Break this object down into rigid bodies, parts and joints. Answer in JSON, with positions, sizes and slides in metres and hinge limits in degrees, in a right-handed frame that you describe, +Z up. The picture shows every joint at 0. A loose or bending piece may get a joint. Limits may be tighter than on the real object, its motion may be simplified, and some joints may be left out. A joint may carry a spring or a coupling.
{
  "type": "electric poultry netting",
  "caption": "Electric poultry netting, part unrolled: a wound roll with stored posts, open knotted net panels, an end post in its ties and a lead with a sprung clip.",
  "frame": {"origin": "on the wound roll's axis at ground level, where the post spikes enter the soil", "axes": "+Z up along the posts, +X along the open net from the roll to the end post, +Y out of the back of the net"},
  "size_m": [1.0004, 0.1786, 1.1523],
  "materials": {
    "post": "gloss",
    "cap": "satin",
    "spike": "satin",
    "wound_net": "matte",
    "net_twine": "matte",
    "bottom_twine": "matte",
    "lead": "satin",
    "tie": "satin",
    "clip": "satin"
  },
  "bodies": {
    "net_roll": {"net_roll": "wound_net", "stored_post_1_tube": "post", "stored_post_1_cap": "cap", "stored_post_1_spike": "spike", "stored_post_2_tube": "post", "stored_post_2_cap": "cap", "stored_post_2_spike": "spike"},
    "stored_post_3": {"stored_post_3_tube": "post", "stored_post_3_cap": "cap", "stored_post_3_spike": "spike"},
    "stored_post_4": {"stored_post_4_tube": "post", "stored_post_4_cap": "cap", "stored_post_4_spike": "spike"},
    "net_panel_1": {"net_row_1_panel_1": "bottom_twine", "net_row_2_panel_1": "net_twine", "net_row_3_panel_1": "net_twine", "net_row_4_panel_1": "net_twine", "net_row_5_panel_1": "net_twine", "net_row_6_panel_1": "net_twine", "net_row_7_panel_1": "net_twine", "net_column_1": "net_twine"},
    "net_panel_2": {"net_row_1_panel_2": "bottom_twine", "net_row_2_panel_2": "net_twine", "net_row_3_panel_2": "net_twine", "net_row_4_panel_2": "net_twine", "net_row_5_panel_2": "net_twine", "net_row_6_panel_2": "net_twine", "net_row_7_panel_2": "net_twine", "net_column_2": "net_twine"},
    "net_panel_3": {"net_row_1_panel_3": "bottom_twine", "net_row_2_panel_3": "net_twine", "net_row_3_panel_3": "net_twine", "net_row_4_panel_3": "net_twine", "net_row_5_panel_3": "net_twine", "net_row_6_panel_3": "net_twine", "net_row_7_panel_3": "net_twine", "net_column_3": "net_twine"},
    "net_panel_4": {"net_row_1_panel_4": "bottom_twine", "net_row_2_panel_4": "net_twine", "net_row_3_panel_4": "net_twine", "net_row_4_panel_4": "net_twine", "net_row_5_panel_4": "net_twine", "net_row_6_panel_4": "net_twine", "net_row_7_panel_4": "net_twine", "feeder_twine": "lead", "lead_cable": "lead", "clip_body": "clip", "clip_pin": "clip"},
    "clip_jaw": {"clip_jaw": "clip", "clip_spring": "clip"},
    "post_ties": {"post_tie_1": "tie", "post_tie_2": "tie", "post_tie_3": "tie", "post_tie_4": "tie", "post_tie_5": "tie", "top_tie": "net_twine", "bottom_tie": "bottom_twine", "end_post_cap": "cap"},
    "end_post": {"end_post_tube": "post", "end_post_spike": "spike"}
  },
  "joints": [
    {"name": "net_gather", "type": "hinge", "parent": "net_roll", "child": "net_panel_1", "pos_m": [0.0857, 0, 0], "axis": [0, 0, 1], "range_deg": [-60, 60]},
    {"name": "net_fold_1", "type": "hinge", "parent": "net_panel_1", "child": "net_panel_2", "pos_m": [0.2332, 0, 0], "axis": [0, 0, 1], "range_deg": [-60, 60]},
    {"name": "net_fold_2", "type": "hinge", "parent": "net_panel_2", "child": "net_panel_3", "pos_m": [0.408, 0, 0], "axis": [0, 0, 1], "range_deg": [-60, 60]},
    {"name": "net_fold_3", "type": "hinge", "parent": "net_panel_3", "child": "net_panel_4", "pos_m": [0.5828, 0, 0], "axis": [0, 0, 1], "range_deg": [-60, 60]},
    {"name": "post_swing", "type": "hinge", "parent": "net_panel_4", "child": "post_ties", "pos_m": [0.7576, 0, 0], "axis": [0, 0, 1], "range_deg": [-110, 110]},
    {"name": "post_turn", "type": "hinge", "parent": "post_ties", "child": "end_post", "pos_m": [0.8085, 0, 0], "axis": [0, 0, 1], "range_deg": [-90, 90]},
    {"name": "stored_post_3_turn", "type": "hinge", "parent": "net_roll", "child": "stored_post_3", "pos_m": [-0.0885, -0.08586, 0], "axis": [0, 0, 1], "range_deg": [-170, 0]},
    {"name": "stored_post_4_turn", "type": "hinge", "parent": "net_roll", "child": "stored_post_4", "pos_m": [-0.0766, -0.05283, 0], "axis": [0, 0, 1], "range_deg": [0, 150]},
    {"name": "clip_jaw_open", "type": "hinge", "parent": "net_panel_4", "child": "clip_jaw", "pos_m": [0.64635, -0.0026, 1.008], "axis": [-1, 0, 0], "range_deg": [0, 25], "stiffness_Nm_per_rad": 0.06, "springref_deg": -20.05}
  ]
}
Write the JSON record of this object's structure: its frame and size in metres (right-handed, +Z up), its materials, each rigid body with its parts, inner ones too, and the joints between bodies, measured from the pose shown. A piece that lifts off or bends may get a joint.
====
» **INSTRUCTION**: Search the listing above for the string "materials". Copy every line that contains it.

» **REPLY TO THE EXERCISE**:
  "materials": {
Write the JSON record of this object's structure: its frame and size in metres (right-handed, +Z up), its materials, each rigid body with its parts, inner ones too, and the joints between bodies, measured from the pose shown. A piece that lifts off or bends may get a joint.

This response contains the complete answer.